One of the first comments was that I should celebrate my progress and look at how far I've come. While I appreciate that line of thinking, I felt as though skipping over the fact that my grief is real minimizes how traumatic the fire was. I need people to recognize that my grief is real, that my life is changed, that the fire was horrible. Maybe that is part of my struggle in moving on. If I let go then I feel as though I'm not acknowledging the struggle that this year has been, the incredible impact it has had on my emotional and physical well-being. I don't know why I feel such a need to have others validate the experience. I know they cannot possibly understand unless they have been there. Of course stuff is just stuff. But do you know what it's like to be taken from that stuff in such a traumatic way, in such a vulnerable (pregnant) time in life? Probably not. And yet I still want you to get it, to struggle with me. In a sense I am lucky that a neighborhood was lost because I have do have other people who get it and who struggle with me. It's the reason we rebuilt HERE.

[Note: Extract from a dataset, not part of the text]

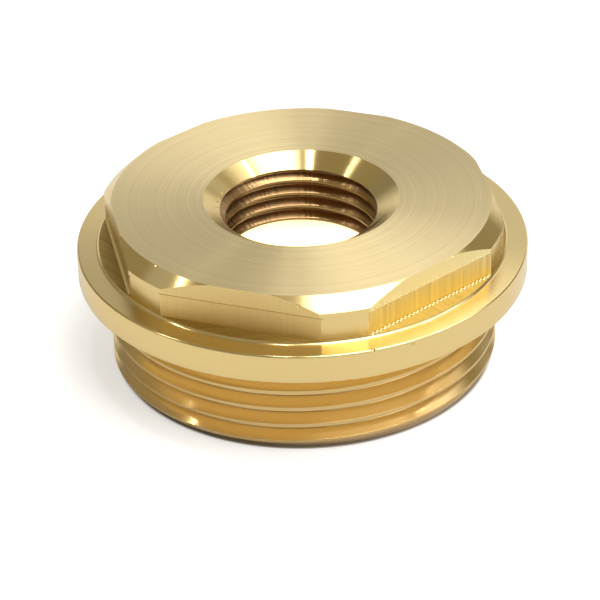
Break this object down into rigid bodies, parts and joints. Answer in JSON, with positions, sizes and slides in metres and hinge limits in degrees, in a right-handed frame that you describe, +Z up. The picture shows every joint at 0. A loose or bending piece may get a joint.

But I also need to remember to acknowledge my progress (which I do think I have done). I have gone back to the mall, I threw away the rest of the ash, we are working on buying new patio furniture, I have let go of the beautiful hydrangeas and accepted that the landscaping company didn't plant the same kind.
I think that the recovery from the fire is kind of like ground cover. The first year they sleep, the second they creep, and the third they leap. The first year is hard, so so hard. I expect the second to be easier but still slow in our recovery. By the third year, I think it will be much much better.